Rising costs were also changing the industry. With lift tickets averaging seventy dollars -- and parking adding fifteen bucks to that, not to mention another eight for a bowl of chili -- high prices had pushed snow sports beyond the means of many middle-class families. They'd also eliminated the Front Range teenagers who'd take a day off to hit the slopes. But now resorts were looking at ways to get that youth demographic back, and terrain-park-only mountains seemed like an answer.

In the spring of 2003, Petitt and his son Eric, a student at the University of California at Berkeley, visited Mountain High, a small, 230-acre ski area in Southern California. Ticket sales had been sagging until the owners converted Mountain High to a terrain park and launched a marketing scheme aimed at the youth market in inner-city Los Angeles, located just an hour away.
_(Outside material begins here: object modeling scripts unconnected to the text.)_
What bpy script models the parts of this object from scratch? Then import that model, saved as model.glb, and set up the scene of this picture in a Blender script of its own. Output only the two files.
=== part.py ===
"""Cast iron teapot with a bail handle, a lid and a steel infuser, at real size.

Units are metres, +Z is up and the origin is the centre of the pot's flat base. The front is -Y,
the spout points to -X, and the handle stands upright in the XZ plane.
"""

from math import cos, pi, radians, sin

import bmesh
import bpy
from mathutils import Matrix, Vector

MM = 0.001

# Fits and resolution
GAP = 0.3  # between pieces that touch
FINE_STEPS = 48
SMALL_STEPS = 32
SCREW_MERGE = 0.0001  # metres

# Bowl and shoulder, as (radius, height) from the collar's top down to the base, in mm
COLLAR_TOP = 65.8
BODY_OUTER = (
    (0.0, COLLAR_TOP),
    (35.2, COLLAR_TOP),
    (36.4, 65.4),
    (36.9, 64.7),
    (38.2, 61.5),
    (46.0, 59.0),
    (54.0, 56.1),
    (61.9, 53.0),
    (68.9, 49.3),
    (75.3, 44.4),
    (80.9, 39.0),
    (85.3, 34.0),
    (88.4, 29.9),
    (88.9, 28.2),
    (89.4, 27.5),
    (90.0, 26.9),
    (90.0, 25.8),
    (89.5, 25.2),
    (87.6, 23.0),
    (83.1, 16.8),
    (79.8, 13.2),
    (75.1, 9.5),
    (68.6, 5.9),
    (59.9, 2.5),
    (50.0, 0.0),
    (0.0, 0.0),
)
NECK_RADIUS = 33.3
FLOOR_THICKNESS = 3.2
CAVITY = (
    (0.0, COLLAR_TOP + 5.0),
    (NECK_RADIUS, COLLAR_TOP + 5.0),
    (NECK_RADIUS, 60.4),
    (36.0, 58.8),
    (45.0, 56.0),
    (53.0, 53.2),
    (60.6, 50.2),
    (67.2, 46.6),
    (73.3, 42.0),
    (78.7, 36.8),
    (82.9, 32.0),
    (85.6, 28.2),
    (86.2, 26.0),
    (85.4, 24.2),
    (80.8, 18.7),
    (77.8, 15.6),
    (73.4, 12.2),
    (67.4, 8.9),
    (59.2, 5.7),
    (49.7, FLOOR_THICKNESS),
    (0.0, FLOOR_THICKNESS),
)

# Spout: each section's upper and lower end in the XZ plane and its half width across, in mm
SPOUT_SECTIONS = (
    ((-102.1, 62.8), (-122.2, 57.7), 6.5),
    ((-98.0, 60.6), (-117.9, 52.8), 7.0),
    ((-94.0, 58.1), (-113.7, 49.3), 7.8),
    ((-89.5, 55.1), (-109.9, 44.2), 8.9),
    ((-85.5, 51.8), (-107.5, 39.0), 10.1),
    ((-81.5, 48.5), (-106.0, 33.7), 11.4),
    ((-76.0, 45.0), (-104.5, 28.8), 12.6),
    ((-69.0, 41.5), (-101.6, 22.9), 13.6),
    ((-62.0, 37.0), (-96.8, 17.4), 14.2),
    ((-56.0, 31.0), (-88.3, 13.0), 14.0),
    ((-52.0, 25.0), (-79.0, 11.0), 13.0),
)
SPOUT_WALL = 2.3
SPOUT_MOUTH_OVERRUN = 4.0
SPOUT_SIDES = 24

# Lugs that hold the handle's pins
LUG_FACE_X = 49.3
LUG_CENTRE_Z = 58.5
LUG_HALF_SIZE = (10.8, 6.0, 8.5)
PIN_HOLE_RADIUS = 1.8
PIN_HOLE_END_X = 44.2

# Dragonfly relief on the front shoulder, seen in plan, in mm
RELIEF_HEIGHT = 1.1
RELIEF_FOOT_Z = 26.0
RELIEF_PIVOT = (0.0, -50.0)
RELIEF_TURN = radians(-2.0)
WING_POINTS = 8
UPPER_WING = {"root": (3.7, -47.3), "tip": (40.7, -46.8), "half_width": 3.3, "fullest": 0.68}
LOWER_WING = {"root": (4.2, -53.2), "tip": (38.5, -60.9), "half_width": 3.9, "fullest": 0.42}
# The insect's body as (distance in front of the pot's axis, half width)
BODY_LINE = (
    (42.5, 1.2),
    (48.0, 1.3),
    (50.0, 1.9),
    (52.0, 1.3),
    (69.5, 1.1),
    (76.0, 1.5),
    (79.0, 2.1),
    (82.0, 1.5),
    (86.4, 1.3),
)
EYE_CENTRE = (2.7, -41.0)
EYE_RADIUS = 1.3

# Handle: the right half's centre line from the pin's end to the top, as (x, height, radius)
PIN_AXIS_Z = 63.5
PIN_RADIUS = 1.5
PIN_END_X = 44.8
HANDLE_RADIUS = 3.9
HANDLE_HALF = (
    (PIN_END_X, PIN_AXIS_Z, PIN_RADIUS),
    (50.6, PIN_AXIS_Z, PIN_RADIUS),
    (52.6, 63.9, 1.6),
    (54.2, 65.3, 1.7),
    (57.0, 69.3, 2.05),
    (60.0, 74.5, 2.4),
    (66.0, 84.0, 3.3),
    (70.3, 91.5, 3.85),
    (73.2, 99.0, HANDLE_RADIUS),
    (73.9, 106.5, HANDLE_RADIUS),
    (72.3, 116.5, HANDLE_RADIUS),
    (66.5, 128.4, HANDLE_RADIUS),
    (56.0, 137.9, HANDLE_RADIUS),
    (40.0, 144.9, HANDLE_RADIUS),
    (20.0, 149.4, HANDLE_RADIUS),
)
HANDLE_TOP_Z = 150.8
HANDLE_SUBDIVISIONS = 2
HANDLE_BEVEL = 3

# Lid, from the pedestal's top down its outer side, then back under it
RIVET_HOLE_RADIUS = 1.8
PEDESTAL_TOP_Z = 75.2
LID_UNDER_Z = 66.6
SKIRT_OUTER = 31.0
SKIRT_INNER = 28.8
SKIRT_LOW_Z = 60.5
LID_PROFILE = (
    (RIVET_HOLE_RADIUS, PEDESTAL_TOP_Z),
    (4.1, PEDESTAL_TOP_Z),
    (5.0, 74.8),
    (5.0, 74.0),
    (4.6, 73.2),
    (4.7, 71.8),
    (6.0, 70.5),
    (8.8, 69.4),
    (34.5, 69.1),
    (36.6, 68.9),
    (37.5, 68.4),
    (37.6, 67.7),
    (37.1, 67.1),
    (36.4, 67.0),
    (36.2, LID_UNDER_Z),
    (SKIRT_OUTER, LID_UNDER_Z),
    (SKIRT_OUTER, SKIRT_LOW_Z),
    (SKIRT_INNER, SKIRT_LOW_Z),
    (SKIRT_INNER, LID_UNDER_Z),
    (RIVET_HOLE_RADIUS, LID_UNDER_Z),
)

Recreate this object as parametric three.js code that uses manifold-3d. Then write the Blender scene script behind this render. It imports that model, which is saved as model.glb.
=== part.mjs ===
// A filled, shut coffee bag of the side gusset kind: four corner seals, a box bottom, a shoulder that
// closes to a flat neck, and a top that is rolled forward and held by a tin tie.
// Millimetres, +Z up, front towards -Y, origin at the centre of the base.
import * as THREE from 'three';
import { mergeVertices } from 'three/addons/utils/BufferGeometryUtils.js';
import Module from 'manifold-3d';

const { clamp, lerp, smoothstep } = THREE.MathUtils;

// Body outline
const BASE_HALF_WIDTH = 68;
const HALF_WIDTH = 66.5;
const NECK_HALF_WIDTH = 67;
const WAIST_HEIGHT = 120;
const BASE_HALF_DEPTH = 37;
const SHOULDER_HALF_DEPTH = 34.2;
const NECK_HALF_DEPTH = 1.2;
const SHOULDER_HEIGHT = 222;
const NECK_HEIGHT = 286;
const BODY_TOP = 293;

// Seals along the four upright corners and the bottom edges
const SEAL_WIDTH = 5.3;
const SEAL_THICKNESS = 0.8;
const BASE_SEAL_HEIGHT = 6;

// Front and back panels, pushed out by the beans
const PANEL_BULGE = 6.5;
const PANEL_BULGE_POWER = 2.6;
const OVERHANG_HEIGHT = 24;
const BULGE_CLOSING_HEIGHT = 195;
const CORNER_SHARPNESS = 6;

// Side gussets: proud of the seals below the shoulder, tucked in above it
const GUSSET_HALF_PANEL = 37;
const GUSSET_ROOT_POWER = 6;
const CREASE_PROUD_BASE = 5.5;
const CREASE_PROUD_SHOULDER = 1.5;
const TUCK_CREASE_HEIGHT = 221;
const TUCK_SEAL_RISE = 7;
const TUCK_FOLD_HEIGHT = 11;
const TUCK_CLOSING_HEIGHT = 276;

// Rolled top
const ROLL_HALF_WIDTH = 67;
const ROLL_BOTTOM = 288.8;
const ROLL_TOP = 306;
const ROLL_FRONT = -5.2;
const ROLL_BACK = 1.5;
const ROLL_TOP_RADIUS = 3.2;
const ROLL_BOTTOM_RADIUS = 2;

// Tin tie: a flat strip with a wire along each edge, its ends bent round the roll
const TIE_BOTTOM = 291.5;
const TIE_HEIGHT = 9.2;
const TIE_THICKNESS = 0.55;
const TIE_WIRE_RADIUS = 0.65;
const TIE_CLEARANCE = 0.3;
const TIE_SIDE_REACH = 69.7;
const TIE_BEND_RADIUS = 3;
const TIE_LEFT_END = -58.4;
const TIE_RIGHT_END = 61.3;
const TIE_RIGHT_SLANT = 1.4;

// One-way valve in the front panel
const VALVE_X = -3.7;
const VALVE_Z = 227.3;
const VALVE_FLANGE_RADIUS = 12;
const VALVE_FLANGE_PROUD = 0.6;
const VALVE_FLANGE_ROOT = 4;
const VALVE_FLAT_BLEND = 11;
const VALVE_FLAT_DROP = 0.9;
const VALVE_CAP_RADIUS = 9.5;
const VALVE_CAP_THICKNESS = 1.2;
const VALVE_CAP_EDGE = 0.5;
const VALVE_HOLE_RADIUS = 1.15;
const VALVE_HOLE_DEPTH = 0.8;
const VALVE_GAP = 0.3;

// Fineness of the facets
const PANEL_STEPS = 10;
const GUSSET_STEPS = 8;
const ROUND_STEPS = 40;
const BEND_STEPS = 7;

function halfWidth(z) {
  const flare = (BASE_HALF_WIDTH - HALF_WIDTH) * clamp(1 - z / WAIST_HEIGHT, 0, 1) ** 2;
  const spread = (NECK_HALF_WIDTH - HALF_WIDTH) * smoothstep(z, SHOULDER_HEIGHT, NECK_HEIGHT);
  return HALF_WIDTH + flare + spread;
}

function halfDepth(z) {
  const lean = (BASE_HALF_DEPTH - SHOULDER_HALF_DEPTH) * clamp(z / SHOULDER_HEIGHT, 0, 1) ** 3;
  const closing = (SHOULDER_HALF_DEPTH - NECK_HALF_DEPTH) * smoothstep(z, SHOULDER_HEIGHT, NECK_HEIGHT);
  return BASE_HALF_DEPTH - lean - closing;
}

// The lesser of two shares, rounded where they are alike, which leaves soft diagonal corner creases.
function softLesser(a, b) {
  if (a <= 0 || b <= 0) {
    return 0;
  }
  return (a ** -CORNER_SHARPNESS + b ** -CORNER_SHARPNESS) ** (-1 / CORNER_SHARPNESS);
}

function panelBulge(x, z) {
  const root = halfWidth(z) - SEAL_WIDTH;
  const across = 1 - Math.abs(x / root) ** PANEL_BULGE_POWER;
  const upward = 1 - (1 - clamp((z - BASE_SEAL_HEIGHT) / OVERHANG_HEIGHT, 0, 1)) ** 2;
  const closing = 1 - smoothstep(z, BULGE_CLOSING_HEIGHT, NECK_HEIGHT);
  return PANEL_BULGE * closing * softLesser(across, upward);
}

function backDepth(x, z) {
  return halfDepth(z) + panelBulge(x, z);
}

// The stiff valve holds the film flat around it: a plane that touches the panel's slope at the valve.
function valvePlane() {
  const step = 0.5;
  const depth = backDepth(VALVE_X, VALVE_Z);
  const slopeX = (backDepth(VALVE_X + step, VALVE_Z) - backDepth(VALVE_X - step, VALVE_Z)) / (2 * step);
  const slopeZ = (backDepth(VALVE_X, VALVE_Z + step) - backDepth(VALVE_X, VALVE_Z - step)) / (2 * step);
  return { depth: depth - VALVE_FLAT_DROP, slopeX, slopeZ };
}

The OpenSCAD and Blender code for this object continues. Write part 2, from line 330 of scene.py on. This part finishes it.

One of Squaw Pass's greatest assets is its proximity to Denver. The property is located west of Bergen Park along Highway 103, with downtown just fifty minutes away. "And the more we looked at it, the more a snowboarding-focused terrain park made sense," Petitt remembers. "Not only because of the environment, but the size and the location so close to Denver."

This season, Boreal Mountain Resort -- home to the original Jibassic Park in the '90s -- became the first ski area in northern California to convert to an all-mountain terrain park; other small resorts like Bear Mountain have set themselves apart from nearby areas by filling their runs with kickers and rails. But Petitt's project would be the first to be built from scratch -- or close enough.

Six months after Petitt bought Squaw Pass, his son introduced him to Doug Donovan, a thirty-year-old graduate student at UC-Berkeley. Donovan, who was getting his MBA with a focus on the ski industry, recommended some trade books for the Petitts to read.